:: What is required ::
Can you restate the lines of the entries below, word for word, from the first one through the line that includes "plug_len = 24; // [18:1:30]"?

□ □ □ □ □ □ □

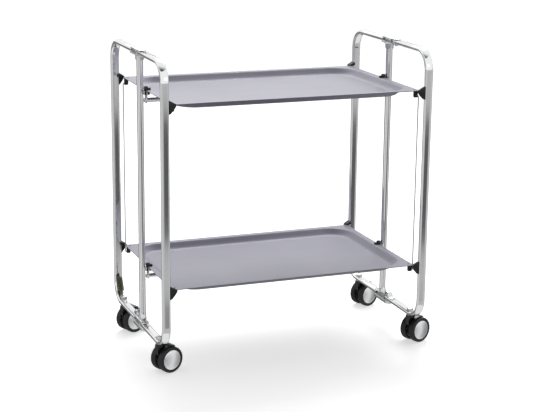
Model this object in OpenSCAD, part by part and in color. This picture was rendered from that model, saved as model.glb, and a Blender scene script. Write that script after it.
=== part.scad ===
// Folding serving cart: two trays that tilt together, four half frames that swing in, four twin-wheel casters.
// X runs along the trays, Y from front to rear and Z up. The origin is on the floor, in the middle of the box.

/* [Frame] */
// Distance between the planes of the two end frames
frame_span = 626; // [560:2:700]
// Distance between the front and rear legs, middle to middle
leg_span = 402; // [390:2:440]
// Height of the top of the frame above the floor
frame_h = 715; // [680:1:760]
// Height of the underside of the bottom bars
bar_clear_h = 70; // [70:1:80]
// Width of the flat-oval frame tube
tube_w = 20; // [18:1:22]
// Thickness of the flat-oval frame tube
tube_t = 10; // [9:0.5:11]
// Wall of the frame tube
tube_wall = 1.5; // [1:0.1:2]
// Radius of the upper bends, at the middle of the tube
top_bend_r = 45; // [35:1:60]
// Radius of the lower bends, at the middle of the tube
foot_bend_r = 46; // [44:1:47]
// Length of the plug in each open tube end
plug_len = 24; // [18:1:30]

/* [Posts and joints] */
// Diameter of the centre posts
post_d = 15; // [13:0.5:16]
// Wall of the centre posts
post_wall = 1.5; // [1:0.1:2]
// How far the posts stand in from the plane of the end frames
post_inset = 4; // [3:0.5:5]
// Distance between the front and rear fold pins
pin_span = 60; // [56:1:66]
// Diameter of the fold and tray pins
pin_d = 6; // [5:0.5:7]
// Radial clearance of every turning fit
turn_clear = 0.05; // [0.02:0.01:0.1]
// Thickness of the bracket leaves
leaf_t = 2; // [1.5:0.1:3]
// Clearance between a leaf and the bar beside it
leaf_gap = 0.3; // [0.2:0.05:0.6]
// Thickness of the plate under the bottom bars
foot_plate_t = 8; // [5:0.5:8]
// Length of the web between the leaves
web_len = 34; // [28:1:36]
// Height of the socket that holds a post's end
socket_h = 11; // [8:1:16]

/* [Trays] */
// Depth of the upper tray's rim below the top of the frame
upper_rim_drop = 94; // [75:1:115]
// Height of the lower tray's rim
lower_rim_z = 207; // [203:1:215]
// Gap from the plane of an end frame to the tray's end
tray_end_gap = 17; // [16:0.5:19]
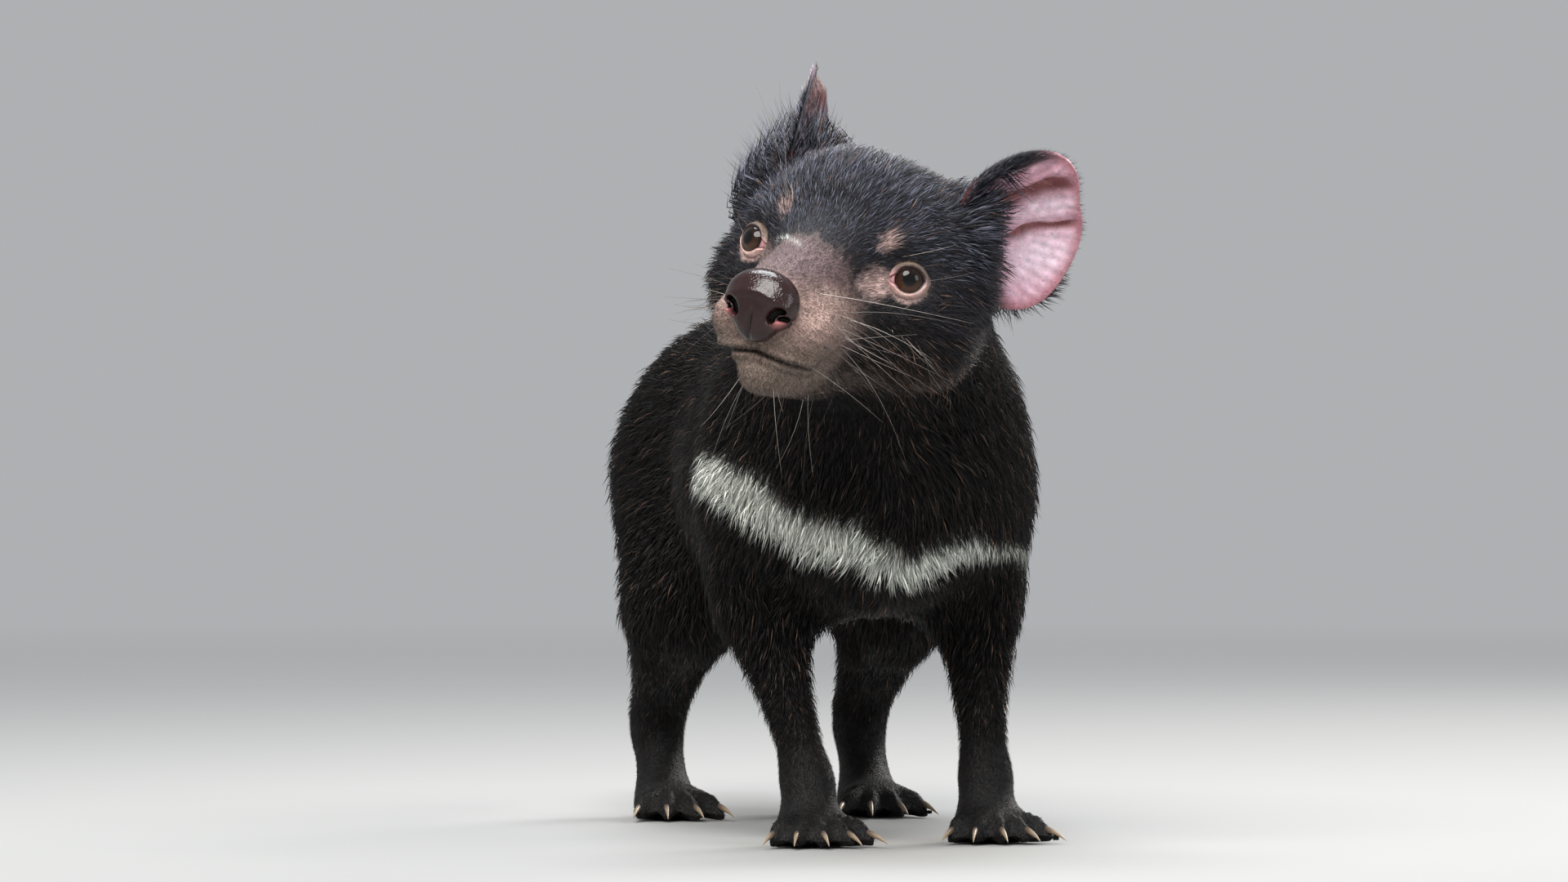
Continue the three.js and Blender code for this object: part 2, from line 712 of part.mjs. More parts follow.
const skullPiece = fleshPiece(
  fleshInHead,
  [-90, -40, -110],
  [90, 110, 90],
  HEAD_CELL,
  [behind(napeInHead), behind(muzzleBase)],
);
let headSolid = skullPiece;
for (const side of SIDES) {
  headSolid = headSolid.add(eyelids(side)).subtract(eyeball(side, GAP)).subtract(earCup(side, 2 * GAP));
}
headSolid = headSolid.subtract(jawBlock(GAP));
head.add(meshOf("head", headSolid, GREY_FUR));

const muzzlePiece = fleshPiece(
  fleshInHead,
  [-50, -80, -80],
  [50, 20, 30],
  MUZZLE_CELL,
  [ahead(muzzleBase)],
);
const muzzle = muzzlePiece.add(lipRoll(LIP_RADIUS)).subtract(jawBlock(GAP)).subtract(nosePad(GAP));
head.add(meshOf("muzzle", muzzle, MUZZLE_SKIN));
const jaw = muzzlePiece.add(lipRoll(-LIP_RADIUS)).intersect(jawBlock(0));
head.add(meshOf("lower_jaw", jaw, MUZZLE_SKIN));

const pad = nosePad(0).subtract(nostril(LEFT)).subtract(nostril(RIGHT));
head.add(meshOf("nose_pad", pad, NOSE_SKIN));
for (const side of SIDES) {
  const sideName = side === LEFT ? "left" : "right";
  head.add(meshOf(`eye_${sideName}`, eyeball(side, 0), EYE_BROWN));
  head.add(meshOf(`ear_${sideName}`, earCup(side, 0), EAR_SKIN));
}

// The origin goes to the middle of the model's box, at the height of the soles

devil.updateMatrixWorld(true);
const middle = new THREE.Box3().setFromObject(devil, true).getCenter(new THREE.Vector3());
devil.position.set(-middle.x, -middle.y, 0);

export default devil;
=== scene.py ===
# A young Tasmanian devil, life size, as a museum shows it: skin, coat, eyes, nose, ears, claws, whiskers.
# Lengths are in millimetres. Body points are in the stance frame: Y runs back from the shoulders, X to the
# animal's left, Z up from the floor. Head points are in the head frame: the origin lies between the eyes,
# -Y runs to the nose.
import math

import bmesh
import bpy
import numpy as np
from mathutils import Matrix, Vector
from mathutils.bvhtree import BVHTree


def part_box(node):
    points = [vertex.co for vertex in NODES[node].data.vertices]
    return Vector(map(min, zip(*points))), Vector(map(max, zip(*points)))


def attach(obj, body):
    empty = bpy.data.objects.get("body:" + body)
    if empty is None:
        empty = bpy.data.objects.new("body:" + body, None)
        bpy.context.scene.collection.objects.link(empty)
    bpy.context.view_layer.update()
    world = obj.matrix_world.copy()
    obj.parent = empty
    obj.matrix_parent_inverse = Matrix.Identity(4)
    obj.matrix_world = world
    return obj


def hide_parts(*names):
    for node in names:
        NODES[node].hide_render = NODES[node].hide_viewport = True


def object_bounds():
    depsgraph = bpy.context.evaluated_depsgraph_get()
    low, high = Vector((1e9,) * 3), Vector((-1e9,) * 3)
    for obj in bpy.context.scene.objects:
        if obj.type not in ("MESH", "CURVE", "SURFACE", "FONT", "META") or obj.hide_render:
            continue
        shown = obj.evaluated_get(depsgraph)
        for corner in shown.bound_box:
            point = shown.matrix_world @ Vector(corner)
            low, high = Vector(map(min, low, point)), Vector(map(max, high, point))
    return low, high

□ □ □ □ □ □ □

:: Reply ::
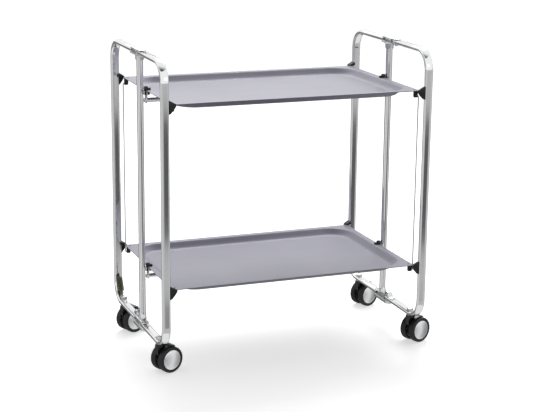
Model this object in OpenSCAD, part by part and in color. This picture was rendered from that model, saved as model.glb, and a Blender scene script. Write that script after it.
=== part.scad ===
// Folding serving cart: two trays that tilt together, four half frames that swing in, four twin-wheel casters.
// X runs along the trays, Y from front to rear and Z up. The origin is on the floor, in the middle of the box.

/* [Frame] */
// Distance between the planes of the two end frames
frame_span = 626; // [560:2:700]
// Distance between the front and rear legs, middle to middle
leg_span = 402; // [390:2:440]
// Height of the top of the frame above the floor
frame_h = 715; // [680:1:760]
// Height of the underside of the bottom bars
bar_clear_h = 70; // [70:1:80]
// Width of the flat-oval frame tube
tube_w = 20; // [18:1:22]
// Thickness of the flat-oval frame tube
tube_t = 10; // [9:0.5:11]
// Wall of the frame tube
tube_wall = 1.5; // [1:0.1:2]
// Radius of the upper bends, at the middle of the tube
top_bend_r = 45; // [35:1:60]
// Radius of the lower bends, at the middle of the tube
foot_bend_r = 46; // [44:1:47]
// Length of the plug in each open tube end
plug_len = 24; // [18:1:30]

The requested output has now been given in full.